Pegawai ASN dalam sistem Islam akan mendapatkan upah yang besaran gajinya disesuaikan dengan jenis pekerjaan yang dilakukan. Sebagaimana terjadi pada masa pemerintahan Umar bin Khattab, terdapat tiga guru yang mengajar anak-anak. Mereka diberikan upah masing-masing sebesar 15 dinar (1 dinar=4, 25gram emas). Jika saat ini harga 1 gram emas 600 ribu rupiah, maka gaji guru saat itu setiap bulannya sebesar Rp.38.250.000. Pemberian gaji ini tentunya tidak memandang status guru tersebut, apakah PNS atau honorer. Namun, mereka dipandang sebagai tenaga kerja yang upahnya disesuaikan dengan pekerjaan yang sudah dilakukan. Karena itu, tidak ada status tenaga honorer dalam sistem Islam.

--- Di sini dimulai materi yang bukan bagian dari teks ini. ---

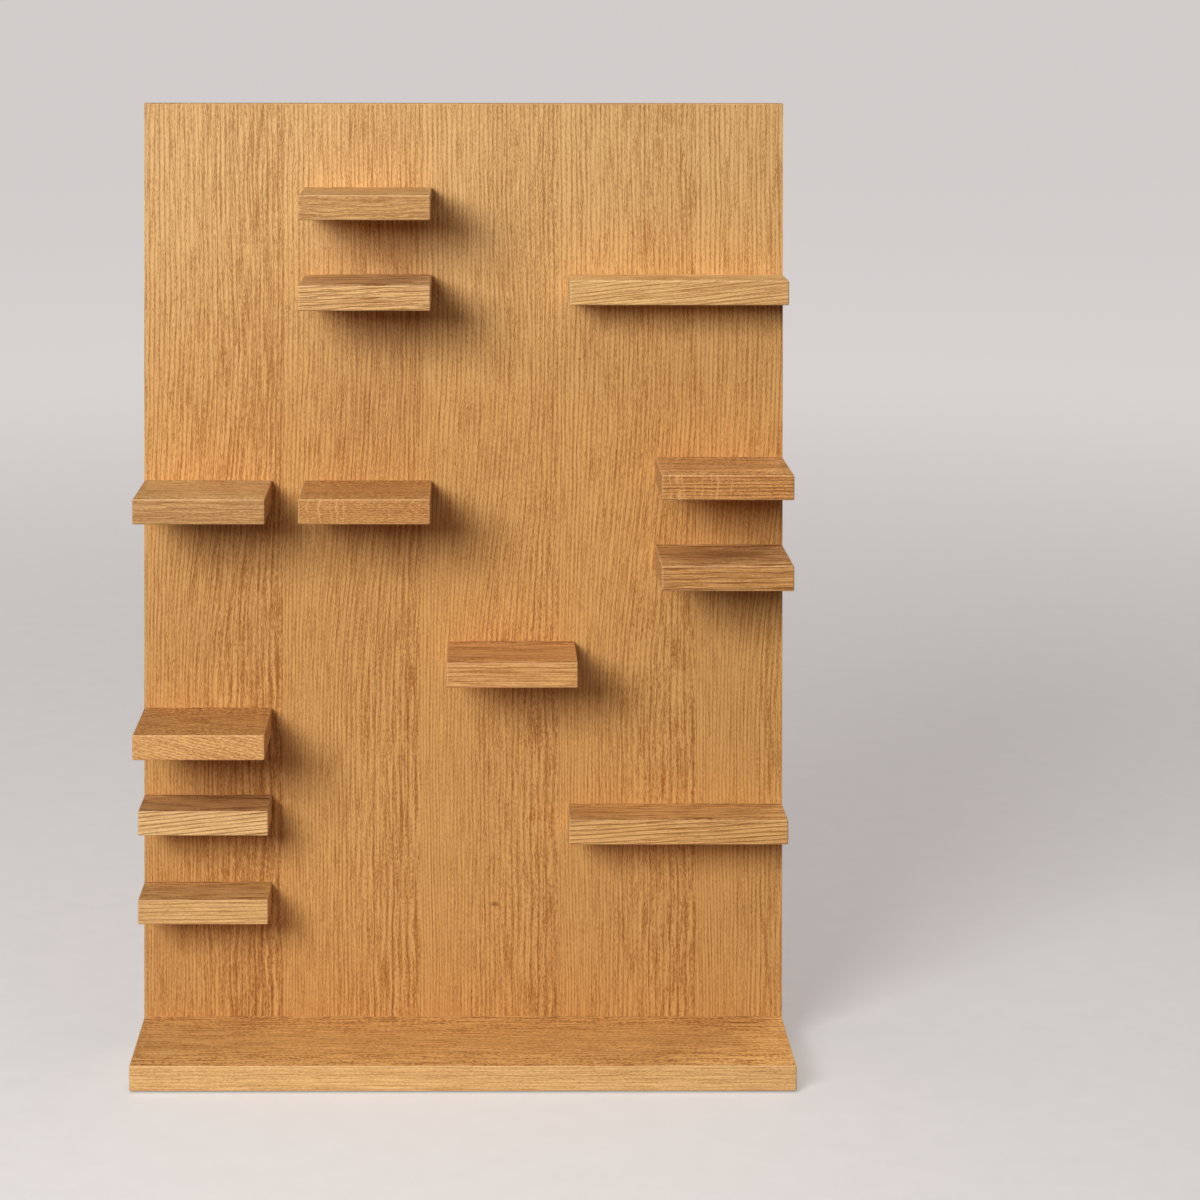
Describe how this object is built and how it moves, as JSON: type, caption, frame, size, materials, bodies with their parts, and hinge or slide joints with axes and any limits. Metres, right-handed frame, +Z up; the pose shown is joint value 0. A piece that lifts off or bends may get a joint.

Contoh lain pada masa khalifah Umar bin Abdul Aziz, gaji para pegawai negara hingga ada yang mencapai 300 dinar (1.275 gram emas) atau setara Rp114. 750.00. Sungguh nominal yang fantastis.
Selain itu, negara akan merekrut sejumlah tenaga kerja sesuai kebutuhan, baik untuk menjalankan pekerjaan administratif maupun pelayanan dengan kuantitas yang mencukupi.
Dengan pengaturan seperti ini, maka rakyat tidak akan menjadikan ASN sebagai satu-satunya pekerjaan yang diidamkan untuk mendapat jaminan hidup layak dan tunjangan hari tua. Negara akan memberikan kemudahan bagi rakyatnya mendapatkan pekerjaan guna mencukupi kebutuhan hidupnya.
Jaminan kesejahteraan yang terjadi pada masa Islam bukan sesuatu yang mustahil kembali terulang. Semua itu bisa terwujud, asalkan aturan maupun kebijakan yang diterapkan saat ini bersumber dari wahyu Allah dengan penerapan Islam secara menyeluruh dan utuh. Aturan tersebut meliputi ranah individu, keluarga, masyarakat dan negara.